As it turns out, Soul Dancing wasn’t the rewarding creative experience that she had originally made it out to be. “Making that record wasn’t a particularly pleasant experience, and it put me in a large amount of debt to the record company,” she recalled in Tell It To My Heart. It also helped drive a wedge between her and Clive Davis, leading to her departure from Arista a few years later (but not before Davis made one last cash grab and released her greatest hits record in 1995 – it’s always a bad sign for an artist to do that after only three records, which Dayne pointed out in her book).
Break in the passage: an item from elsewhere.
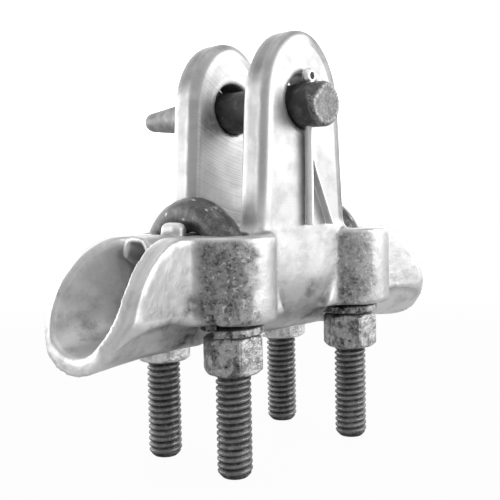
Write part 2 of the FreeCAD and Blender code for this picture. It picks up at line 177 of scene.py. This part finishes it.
class Finish:
    """One material: its shader, and the patterns that are laid over it."""

    def __init__(self, name, metallic):
        self.material = bpy.data.materials.new(name)
        self.material.use_nodes = True
        self.tree = self.material.node_tree
        self.shader = self.tree.nodes["Principled BSDF"]
        self.shader.inputs["Metallic"].default_value = metallic
        place = self.tree.nodes.new("ShaderNodeTexCoord")
        self.place = Shade(self.tree, place.outputs["Object"])
        parts = self.place.node("ShaderNodeSeparateXYZ", Vector=self.place)
        self.x, self.y, self.z = (Shade(self.tree, parts.outputs[axis]) for axis in "XYZ")

    def attribute(self, name):
        """A value that the mesh carries."""
        made = self.place.node("ShaderNodeAttribute", {"attribute_name": name})
        return Shade(self.tree, made.outputs["Fac"])

    def cloud(self, grain, detail=3.0, roughness=0.55, stretch=(1.0, 1.0, 1.0)):
        """Noise with blotches about grain metres across."""
        where = self.place.node("ShaderNodeMapping", Vector=self.place, Scale=stretch)
        made = self.place.node("ShaderNodeTexNoise", Vector=Shade(self.tree, where.outputs[0]),
                               Scale=1.0 / grain, Detail=detail, Roughness=roughness)
        return Shade(self.tree, made.outputs["Fac"])

    def lines(self, distance, grain):
        """Streaks that follow the lines of equal distance, about grain metres apart."""
        made = self.place.node("ShaderNodeTexNoise", {"noise_dimensions": "1D"},
                               W=distance * (1.0 / grain), Detail=3.0, Roughness=0.6)
        return Shade(self.tree, made.outputs["Fac"])

    def distance(self, middle):
        """Distance from a point, or from a line along the axis whose coordinate is None."""
        parts = zip((self.x, self.y, self.z), middle)
        return length_of(*[part - centre for part, centre in parts if centre is not None])

    def spot(self, middle, inner, outer):
        """1 within inner of a point, 0 beyond outer."""
        return 1.0 - self.distance(middle).between(inner, outer)

    def lay(self, grey, roughness, height, depth):
        """Links a grey, a roughness and a relief whose heights are depth metres for each unit."""
        made = self.place.node("ShaderNodeMix", {"data_type": "RGBA"}, input0=grey.clipped(),
                               input6=(0.0, 0.0, 0.0, 1.0), input7=(1.0, 1.0, 1.0, 1.0))
        self.tree.links.new(made.outputs[2], self.shader.inputs["Base Color"])
        self.tree.links.new(roughness.clipped().socket, self.shader.inputs["Roughness"])
        made = self.place.node("ShaderNodeBump", Height=height, Distance=depth, Strength=1.0)
        self.tree.links.new(made.outputs[0], self.shader.inputs["Normal"])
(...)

What I went through with Clive and the label, when things were good, they were great. He took me under his wing and guided me. His joy was to be around music and its greatness and to share that knowledge, often to a fault. I’ve made peace with that over the years, and I understand it better now than I could then. Maybe it was his approach, but when I felt controlled like I did with him, I reacted. It was instinctual. The tiger in me came out. I wish we could have worked together in a way that allowed us both to feel respected and appreciated… And I don’t acknowledge that just because had I realized it sooner, I might have had a few more hits; rather, because it would have helped me grow as a person.

Taylor Dayne, Tell It To My Heart

Davis, for his part, claimed that Dayne wrote him a letter years after their split “saying how deeply she regretted not listening to me years ago.” Davis also had regrets, namely that they couldn’t work together again because “too much time, too many years had elapsed for Top 40 to be a realistic goal.”

Then again, Tina Turner, Cher and Mariah Carey were able to stage successful comebacks. Why not the original Tay Tay? After all, Dayne still sounds great and has a strong fanbase, to boot. Come on, Clive! Lead her back!